A l’Université, il étudie le français, la psychologie et l’histoire qu’il adore, féru d’archives, cette matière brute clé de compréhension. Il s’essaie au journalisme, pour un temps seulement. «Je n’aimais pas l’ancrage dans l’actu. Cela me stressait. Je suis un ruminant. J’aime retravailler mes textes, entremêler les fils», explique l’ancien collaborateur de L’Hebdo et le chroniqueur de 24heures lors de son tour de la Méditerranée en 2008.
Il travaillera ensuite comme enseignant, avant de repartir, aux Marquises cette fois, pour vivre son rêve d’enfant d’une île lointaine et marcher sur les traces de Brel et de Cendrars, qui lui ont ouvert un univers poétique…

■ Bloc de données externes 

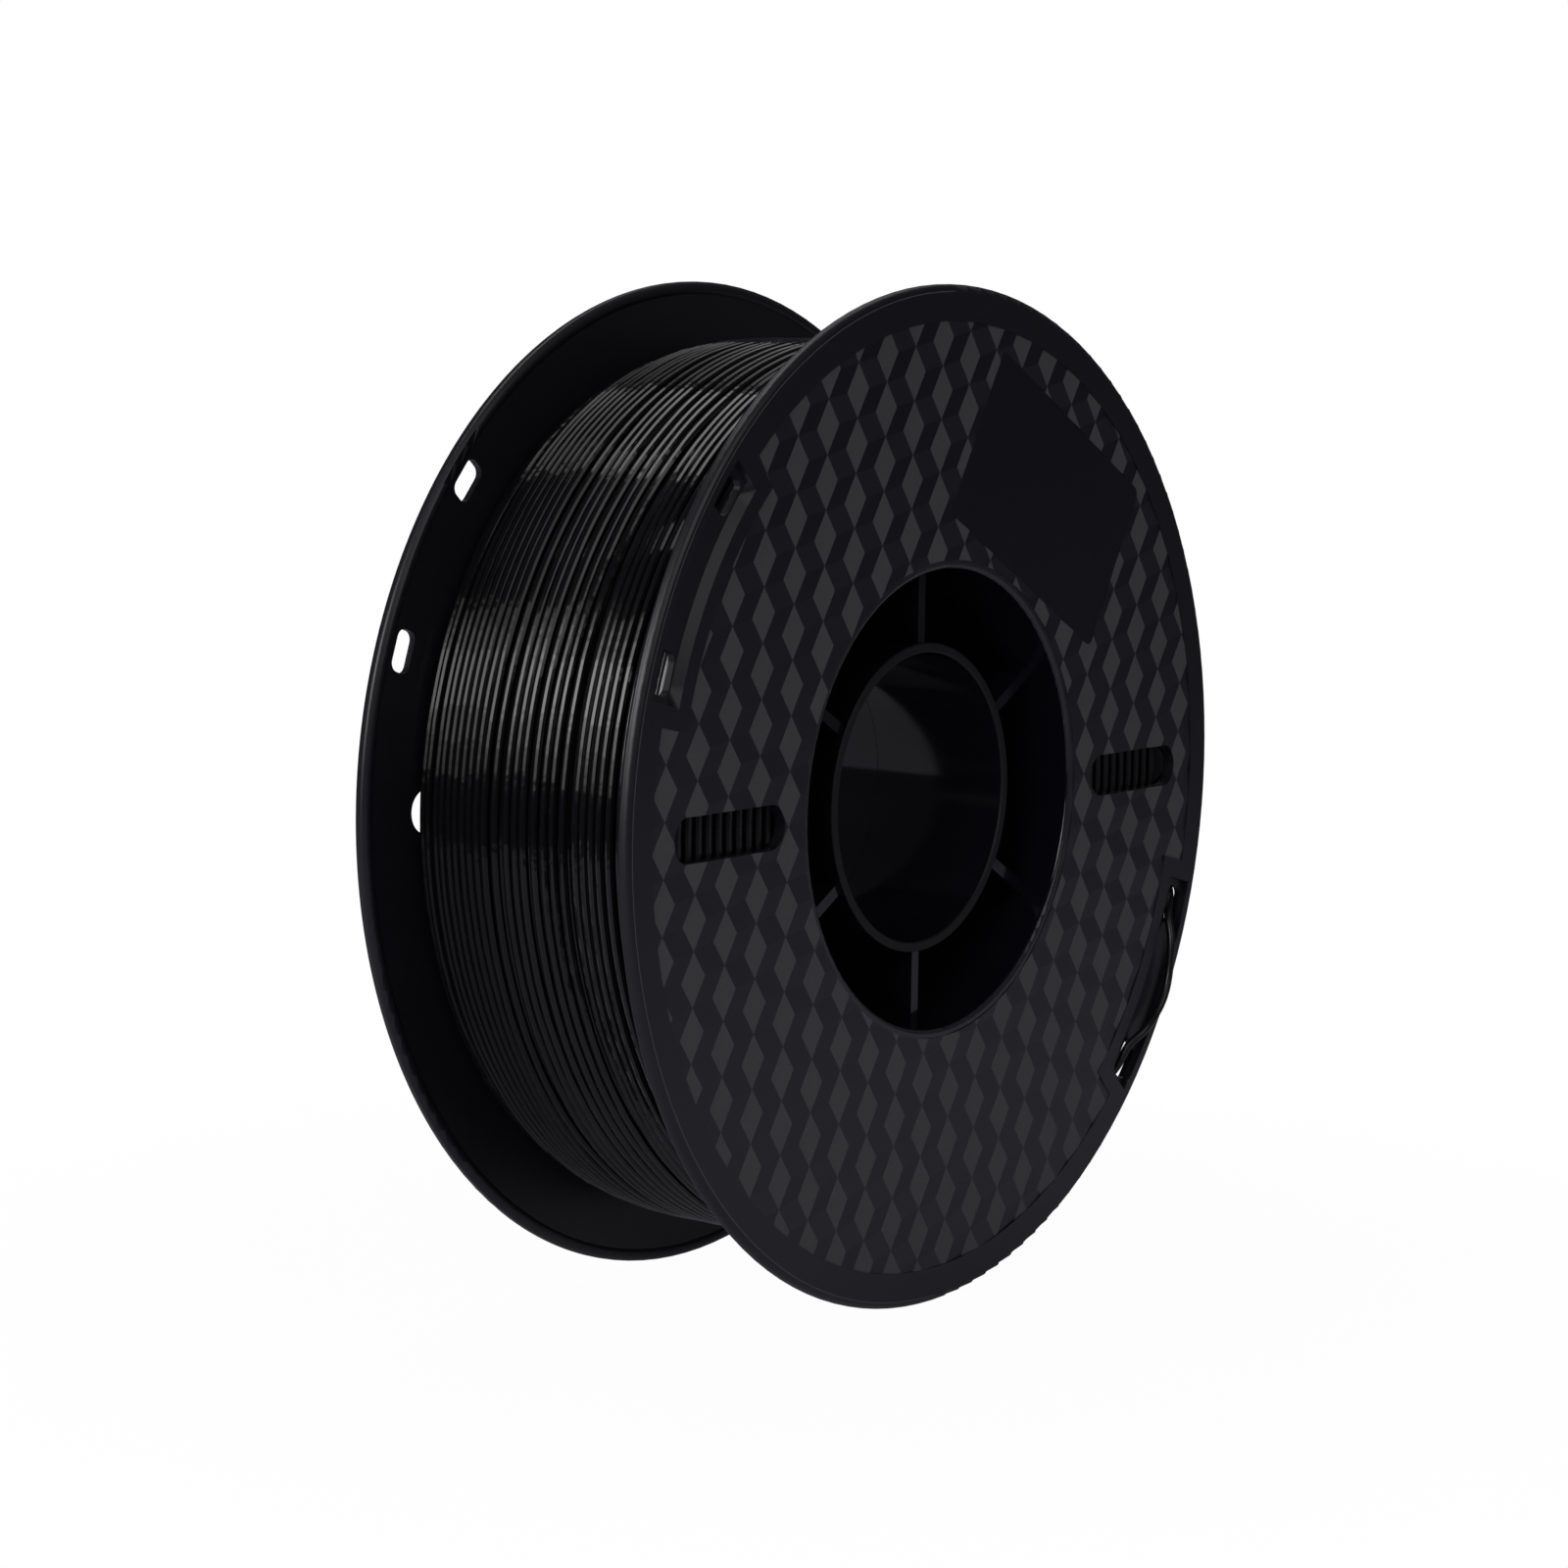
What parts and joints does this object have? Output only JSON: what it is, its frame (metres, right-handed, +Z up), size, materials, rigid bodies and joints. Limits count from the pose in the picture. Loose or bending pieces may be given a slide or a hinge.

Où qu’il soit, ses chemins sont ceux de traverse. «J’ai toujours aimé prendre un bus au hasard, jusqu’au terminus, et marcher le retour. Ce seul pas de côté permet d’éviter les autoroutes touristiques.» Dans son salon, des tissus ramenés de voyage, une toque du Laos, des photos en noir et blanc ou encore une carte du monde invitent à l’évasion.
De la paternité
Après quinze ans de vie lausannoise et de voyages en solitaire au long cours, la naissance de ses enfants a amorcé le retour à la campagne. «Ce matin, j’ai été émerveillé par les moutons amenés dans le champ d’à côté, puis par l’émerveillement de mes filles», raconte le papa attentionné, heureux de travailler à la maison pour les voir grandir et de voyager en famille. «C’est une aventure temporelle plus que géographique. On reprend possession du temps. On ne laisse plus filer les mois, les années», précise celui qui se réjouit toujours de repartir pour mieux revenir. Le dernier périple familial aura duré sept mois, au travers de l’Asie, dont un livre témoigne: Deux petites maîtresses zen. Une ode à la sagesse d’Alice et d’Eve, du haut de leurs 4 et 3 ans, partout chez elles. Mais aussi une critique du tourisme de masse dont la famille n’a pu s’affranchir, avec un retour in extremis avant la fermeture des frontières au printemps 2020.
Ecrivain-paysan
Le confinement permet alors à Blaise Hofmann de mûrir un autre projet, sur le monde paysan cette fois. «J’avais l’idée d’écrire sous forme de reportage, mais c’était impossible de faire l’impasse sur l’intime – mon vécu en tant que fils de paysan – ni sur la complexité du domaine qui demandait aussi de l’analyse. J’ai donc jonglé entre ces trois pôles», explique l’équilibriste, qui a tenu le pari avec maestria. Après avoir été étiqueté écrivain-berger à la suite de son livre Estive, racontant son expérience à l’alpage, écrivain-voyageur avec Marquises, ou encore écrivain-vigneron comme colibrettiste de la Fête des Vignerons, le voici estampillé écrivain-paysan.
«Bref, je suis avant tout écrivain», dit-il en souriant, heureux du succès de ce dernier livre intitulé simplement Faire paysan. «Je reçois beaucoup de témoignages, beaucoup de retours positifs. C’est peut-être un indicateur qu’un dialogue est devenu possible entre citadin et agriculteur? De surcroît, je n’ai pas reçu de critiques de paysans bios, ce qui m’a étonné… car, au fond, mon livre prend la défense de l’agriculture conventionnelle malmenée depuis des années. Même si je pense, et cela me réjouit, que la Suisse sera entièrement bio dans vingt ans.»
Sans vouloir donner de leçon, il estime que le combat numéro 1 est d’obliger la grande distribution à plus de transparence et à plafonner ses marges, tout en encadrant strictement les importations. En l’écoutant, on se surprend alors à l’affubler d’une nouvelle étiquette: l’écrivain-militant.